Last of all, remember: you are so much better than a video.

-B. 

Why this matters

We raise awareness on the harms of porn and the shame it can fuel—like what’s displayed in this woman’s story—because we know people deserve better.

Science and research are proving that pornography is harmful and personal accounts like these attest to the facts. Pornography harms the brain, damages relationships, and deeply affects intimacy. And as countless women across the world already know, society’s stereotype is all wrong when it comes to the perception of porn being only a “guy issue.”

A recent German sex study shows more of what we already know: women are just as easily at risk of becoming dependent upon porn as men. The study showed that as many as 17% of women consider themselves addicted to porn, and that half of the women surveyed were internet porn users. Another study found that about half of young adult women agree that viewing pornography is acceptable and 1/3 of young women reported consuming porn.
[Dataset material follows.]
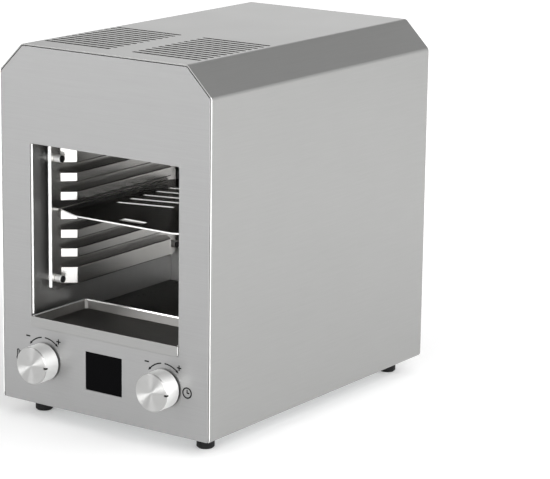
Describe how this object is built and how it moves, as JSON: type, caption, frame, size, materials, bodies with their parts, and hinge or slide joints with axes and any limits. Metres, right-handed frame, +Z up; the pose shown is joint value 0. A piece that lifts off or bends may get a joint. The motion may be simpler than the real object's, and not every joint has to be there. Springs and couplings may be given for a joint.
{
  "type": "high-temperature grill",
  "caption": "Table grill in a folded steel housing: open front cavity with level racks, grill plate and drip tray that slide out, radiant heater above, display and turning knobs.",
  "frame": {"origin": "on the table, under the middle of the box that holds the whole part", "axes": "+Z up, -Y towards the user (the side with the window and knobs), +X to the user's right"},
  "size_m": [0.27, 0.42, 0.395],
  "materials": {
    "brushed_steel": "fine brushed stainless steel",
    "polished_steel": "polished stainless steel",
    "heated_steel": "stainless steel darkened by heat, satin",
    "turned_aluminium": "turned, with concentric tool lines on the face",
    "zinc_plated": "zinc plated steel",
    "rubber": "matte black rubber",
    "black_glass": "glossy black display window",
    "black_plastic": "matte black plastic",
    "circuit_board": "green solder mask",
    "ceramic": "unglazed white ceramic",
    "mineral_wool": "pale mineral wool board",
    "lead_sleeve": "pale woven glass sleeve"
  },
  "bodies": {
    "housing": {"outer_wrap": "brushed_steel", "front_panel": "brushed_steel", "rear_panel": "brushed_steel", "liner_left": "polished_steel", "liner_right": "polished_steel", "liner_floor": "polished_steel", "liner_ceiling": "polished_steel", "liner_back": "polished_steel", "heater_reflector": "polished_steel", "rack_left": "heated_steel", "rack_right": "heated_steel", "heater_element": "heated_steel", "base_plate": "zinc_plated", "thermal_cutout": "zinc_plated", "foot_screw_front_left": "zinc_plated", "foot_screw_rear_left": "zinc_plated", "foot_screw_front_right": "zinc_plated", "foot_screw_rear_right": "zinc_plated", "rear_screw_lower_left": "zinc_plated", "rear_screw_lower_right": "zinc_plated", "rear_screw_upper_left": "zinc_plated", "rear_screw_upper_right": "zinc_plated", "rack_stud_left_front_low": "zinc_plated", "rack_stud_left_front_high": "zinc_plated", "rack_stud_left_rear_low": "zinc_plated", "rack_stud_left_rear_high": "zinc_plated", "left_encoder": "zinc_plated", "left_encoder_nut": "zinc_plated", "rack_stud_right_front_low": "zinc_plated", "rack_stud_right_front_high": "zinc_plated", "rack_stud_right_rear_low": "zinc_plated", "rack_stud_right_rear_high": "zinc_plated", "right_encoder": "zinc_plated", "right_encoder_nut": "zinc_plated", "foot_front_left": "rubber", "foot_rear_left": "rubber", "foot_front_right": "rubber", "foot_rear_right": "rubber", "display_window": "black_glass", "display_module": "black_plastic", "cable_inlet": "black_plastic", "control_board": "circuit_board", "power_board": "circuit_board", "heater_holder_front": "ceramic", "heater_holder_rear": "ceramic", "terminal_block": "ceramic", "side_insulation_left": "mineral_wool", "side_insulation_right": "mineral_wool", "back_insulation": "mineral_wool", "ceiling_insulation": "mineral_wool", "heater_lead_left": "lead_sleeve", "heater_lead_right": "lead_sleeve"},
    "drip_tray": {"drip_tray": "brushed_steel"},
    "grill_plate": {"grill_plate": "heated_steel"},
    "left_knob": {"left_knob": "turned_aluminium", "left_shaft": "zinc_plated", "left_rotor": "black_plastic"},
    "right_knob": {"right_knob": "turned_aluminium", "right_shaft": "zinc_plated", "right_rotor": "black_plastic"}
  },
  "joints": [
    {"name": "drip_tray_slide", "type": "slide", "parent": "housing", "child": "drip_tray", "axis": [0, -1, 0], "range_m": [0, 0.075]},
    {"name": "grill_plate_slide", "type": "slide", "parent": "housing", "child": "grill_plate", "axis": [0, -1, 0], "range_m": [0, 0.15]},
    {"name": "left_knob_turn", "type": "hinge", "parent": "housing", "child": "left_knob", "pos_m": [-0.078, -0.2, 0.0648], "axis": [0, 1, 0], "continuous": true},
    {"name": "right_knob_turn", "type": "hinge", "parent": "housing", "child": "right_knob", "pos_m": [0.078, -0.2, 0.0648], "axis": [0, 1, 0], "continuous": true}
  ]
}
Bottom line: porn is an everyone issue, and there is hope and help for those who struggle.

Need help?

For those reading this who feel they are struggling with pornography, you are not alone. Check out our friends at Fortify, a science-based recovery platform dedicated to helping you find lasting freedom from pornography. Fortify now offers a free experience for both teens and adults. Connect with others, learn about your compulsive behavior, and track your recovery journey. There is hope—sign up today.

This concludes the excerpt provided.